Back in the Gibichung Hall, Gutrune awaits Siegfried's return. Hagen arrives, ahead of the funeral party. Gutrune is devastated when Siegfried's corpse is brought in. Gunther blames Siegfried's death on Hagen, who replies that Siegfried had incurred the penalty of his false oath, and claims the Ring on Siegfried's finger by right of conquest. When Gunther objects, Hagen attacks and kills him. However, as Hagen moves to take the Ring, the dead hero's hand raises threateningly, and he recoils.
Brunnhilde makes her entrance and takes charge of the scene. She issues orders for a huge funeral pyre to be assembled by the river, and sends Wotan's ravens home with "anxiously longed-for tidings." She takes the Ring and tells the Rhinemaidens to claim it from her ashes, once fire has cleansed it of its curse. The pyre lit, Brunnhilde mounts her horse Grane and rides into the flames.

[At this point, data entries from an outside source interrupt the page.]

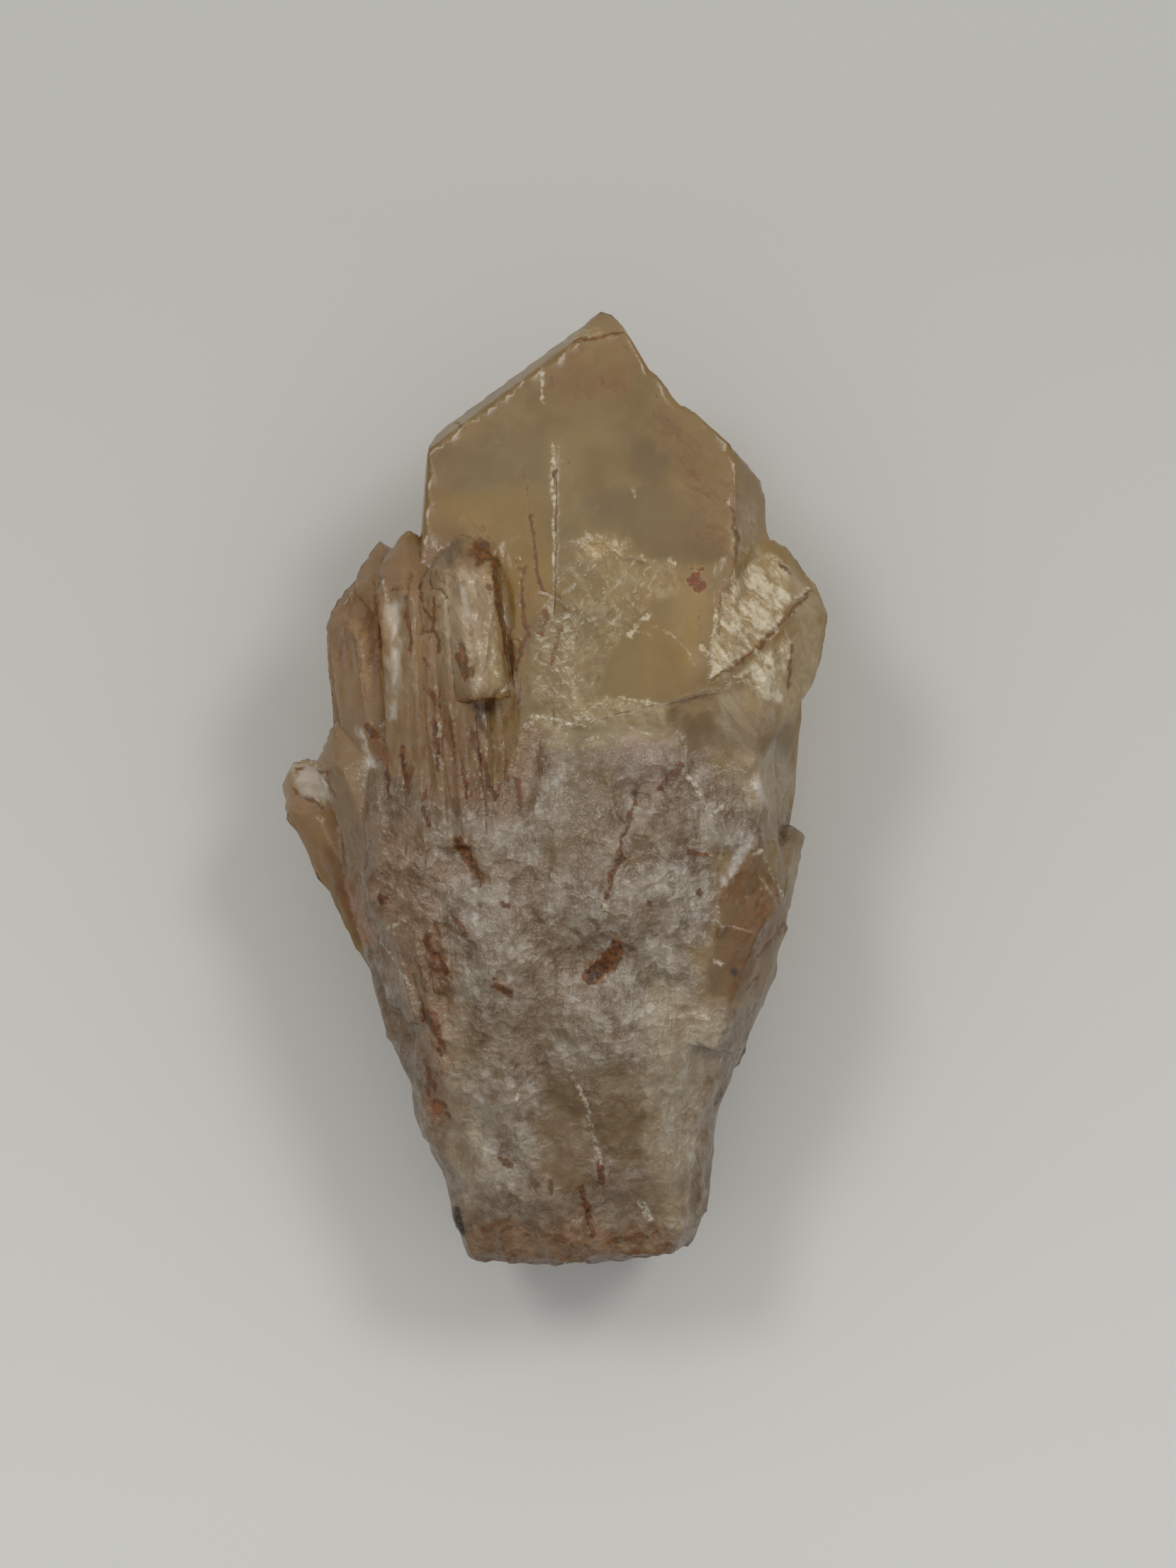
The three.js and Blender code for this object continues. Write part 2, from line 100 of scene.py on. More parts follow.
# %% Rust: water left iron in the joints, as thin lines, films and a few lumps
RUST = {
    "main crystal": [
        (2.2, 44.2, 6.9, 45.1, 0.17, 0.8), (0, 40.6, -0.4, 39.7, 0.35, 0.5),
        (0.4, 31.4, 0.3, 30.2, 0.31, 0.9),
        (1.7, 32.3, 1.8, 32.1, 0.35, 0.6), (-2.8, 31.8, -2.1, 27, 0.1, 0.6),
        (-2.1, 27, -1.2, 20.7, 0.15, 0.9),
        (-1.1, 20.7, -0.9, 19.3, 0.42, 0.9), (-9, 27.6, -5.6, 24.5, 0.1, 0.5),
        (-9.4, 36.4, -8.4, 35.4, 0.3, 0.6),
        (6.6, 22.9, 9, 22.6, 0.3, 0.6), (-0.6, 17.7, -1.2, 15.2, 0.5, 0.7), (0.9, 16.2, 0, 12.4, 0.4, 0.6),
        (0.2, 19.5, 1.3, 17.6, 0.3, 0.6), (17.7, 27.6, 18, 24.1, 0.25, 0.7), (18.1, 24.1, 17, 19.6, 0.2, 0.6),
        (14.4, 17.9, 14.4, 15.5, 0.3, 0.5), (13.2, 11.3, 13.7, 9.9, 0.5, 0.5),
        (16.5, 19.4, 16.2, 15.5, 0.21, 0.5),
    ],
    "stout crystal": [
        (25.4, 19.9, 20.4, 14.2, 0.16, 0.8), (24.6, 19.4, 19.2, 13.2, 0.1, 0.5),
        (20.4, 14.2, 15.7, 11, 0.16, 0.7),
        (22.2, 22.4, 23.1, 21.5, 0.45, 0.8), (23.2, 14.2, 23.1, 10.2, 0.14, 0.7),
        (16.6, 19.9, 17.4, 19.2, 0.3, 0.5),
    ],
    "channel beside the front pair": [
        (-3.8, 22.9, -2.9, 21.2, 0.12, 0.7), (-2.6, 22.2, -3, 20.7, 0.12, 0.7),
        (-3.1, 20.7, -2.7, 16.2, 0.2, 0.9),
        (-2.7, 17.2, -2.3, 15.1, 0.28, 0.9), (-3.8, 14.8, -3.8, 11.6, 0.4, 0.8),
        (-2.3, 16.2, -3.5, 12, 0.2, 0.8),
        (-5.7, 22.9, -5.1, 17.9, 0.3, 1), (-5.1, 17.9, -4.6, 14.6, 0.24, 0.9),
        (-4.6, 14.6, -4, 11.6, 0.3, 0.9),
        (-6.9, 24.3, -6.6, 23, 1.5, 0.9), (-6.3, 20.1, -6, 19.8, 0.3, 0.8),
        (-6.9, 26.2, -5.6, 24.1, 0.2, 0.5),
    ],
    "left group": [
        (-13.8, 21.4, -14, 17.2, 0.14, 0.6), (-14, 17.2, -13.7, 13.7, 0.2, 0.9),
        (-12.5, 18.2, -11.6, 16.7, 0.28, 0.8),
        (-11.5, 18.9, -11.4, 16.5, 0.2, 0.8), (-11.4, 16.5, -10.9, 13.7, 0.3, 0.9),
        (-12.5, 13, -12, 12, 0.2, 0.7),
        (-9, 13.2, -8.3, 11.3, 0.9, 0.9), (-8.8, 14.4, -8.4, 12.8, 0.5, 0.8),
        (-7.8, 11.8, -7.6, 11.4, 0.5, 0.9),
        (-19.3, 15.5, -18.7, 12, 0.5, 0.5), (-17.6, 20.7, -16.7, 14.4, 0.14, 0.6),
        (-11.8, 9.9, -10.7, 8.3, 0.3, 0.8),
    ],
    "columns": [
        (-17.9, 6.6, -17.4, 5.4, 0.7, 0.9), (-14.6, 4.4, -14, 0.2, 0.24, 1), (-11.5, 6.9, -11, 2.3, 0.4, 0.9),
        (-7.3, 8.3, -6.4, 5.4, 0.6, 0.8), (-4.9, 10.1, -6.6, 7.8, 0.4, 0.8), (-7.8, 6.1, -6.9, 3.7, 0.4, 0.8),
        (-6.9, 3.7, -5.6, -0.5, 0.35, 0.8), (-3.5, 1.2, -3.1, -1.2, 0.5, 0.6),
        (-12.5, -1.5, -11.9, -3.3, 0.3, 0.8),
        (-16.2, 2.6, -15.8, -0.6, 0.14, 0.7), (-8.6, 3.2, -8.2, -0.8, 0.14, 0.6),
        (-9.8, 7.4, -9.4, 3.8, 0.16, 0.7),
    ],
    "low crystals": [
        (-25.7, 2.5, -21.9, 1.9, 0.25, 0.7), (-26.2, 0.4, -22.9, -1.4, 0.22, 0.7),
        (-22.2, 1.6, -21.3, -0.5, 0.25, 0.6),
    ],
    "stem": [
        (-9, -4.8, -7.8, -7.1, 1.0, 0.8), (-7.6, -7.1, -6.7, -8.5, 0.5, 0.8),
        (-16.7, -10.3, -16.5, -10.5, 0.5, 0.9),
        (-12.2, -14.4, -10.2, -17.5, 0.6, 0.8), (-12.8, -21.3, -10.4, -24.8, 0.6, 0.7),
        (-9.7, -11.6, -8.3, -13.7, 0.6, 0.6),
        (-5.6, -18.2, -4.1, -19.6, 0.7, 0.8), (-4.9, -10.5, -4.2, -10.9, 0.4, 0.7),
        (3.8, -18, 6.4, -15.1, 1.5, 1),
        (3.3, -17.8, 4.5, -17.3, 0.9, 1), (8.1, -0.4, 6.6, -5.7, 0.17, 0.7), (6.6, -5.7, 5, -11, 0.24, 0.8),
        (10.4, 0.5, 12.6, 2.6, 0.9, 0.6), (13.2, -5.7, 15, -6.1, 0.4, 0.7),
        (14.3, -9.6, 14.5, -9.9, 0.45, 0.9),
        (9.3, -10.7, 9.4, -10.8, 0.38, 0.9), (6.5, -6, 6.6, -6.1, 0.42, 0.9),
        (17.3, -19.6, 19.4, -16.1, 0.4, 0.4),
    ],
    "base": [
        (-11.5, -30.7, -11.3, -31.3, 0.76, 0.9), (-12.5, -26.5, -11.5, -29.3, 0.5, 0.6),
        (-5, -36.1, -3.8, -36.6, 0.5, 0.8),
        (2.9, -39, 3.3, -41, 0.5, 0.9), (3.3, -41, 3.9, -43.8, 0.4, 0.9), (4.6, -36.6, 4.8, -38.3, 0.7, 0.8),
        (-0.4, -38, 0, -39.3, 0.28, 0.6), (-6.9, -43.5, -4.4, -42.3, 0.9, 0.5),
        (-1, -43.4, 1.5, -44.2, 0.8, 0.5),
        (5.5, -44.5, 9.1, -43.8, 0.6, 0.6),
    ],
}
ORANGE = [
    (-22.4, -6, -20.6, -10, 1.6, 0.5), (-20.6, -9.6, -18.6, -14.4, 2.2, 0.9), (-17.2, 5, -16, 3, 1.1, 0.8),
    (-11.4, -31, -11.3, -31.3, 0.9, 0.9),
]
RED_SPOT = [
    (14, 20.9, 14.3, 20, 1.1, 1.0), (13.5, 20.6, 14.6, 20.3, 0.9, 0.9), (13.6, 21.9, 14.6, 21.7, 0.25, 0.7),
]

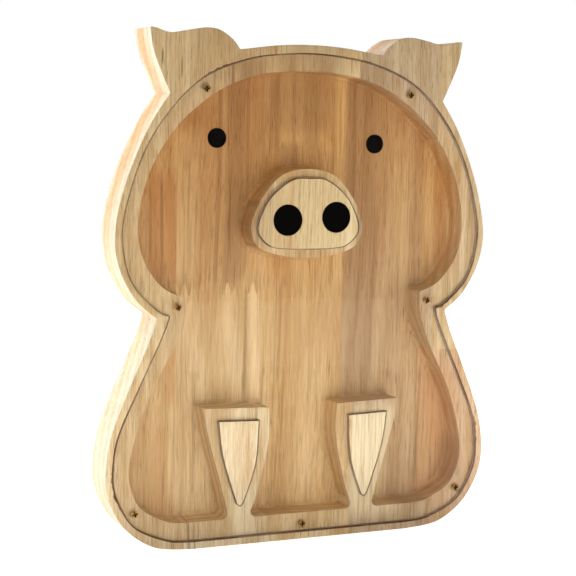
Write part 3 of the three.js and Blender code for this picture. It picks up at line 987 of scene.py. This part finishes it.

What follows are perhaps the most difficult-to-realise stage directions in the history of opera: the fire flares up as the Rhine overflows its banks, bearing the Rhinemaidens on its waves. Hagen leaps after the Ring and drowns. The Rhinemaidens swim away, bearing the Ring in triumph. The Hall of the Gibichungs collapses. As the flames increase in intensity, Valhalla comes into view in the sky. Bright flames seem to flare up in the hall of the Gods, in which the Gods can be seen, finally hiding them from sight completely. The curtain falls.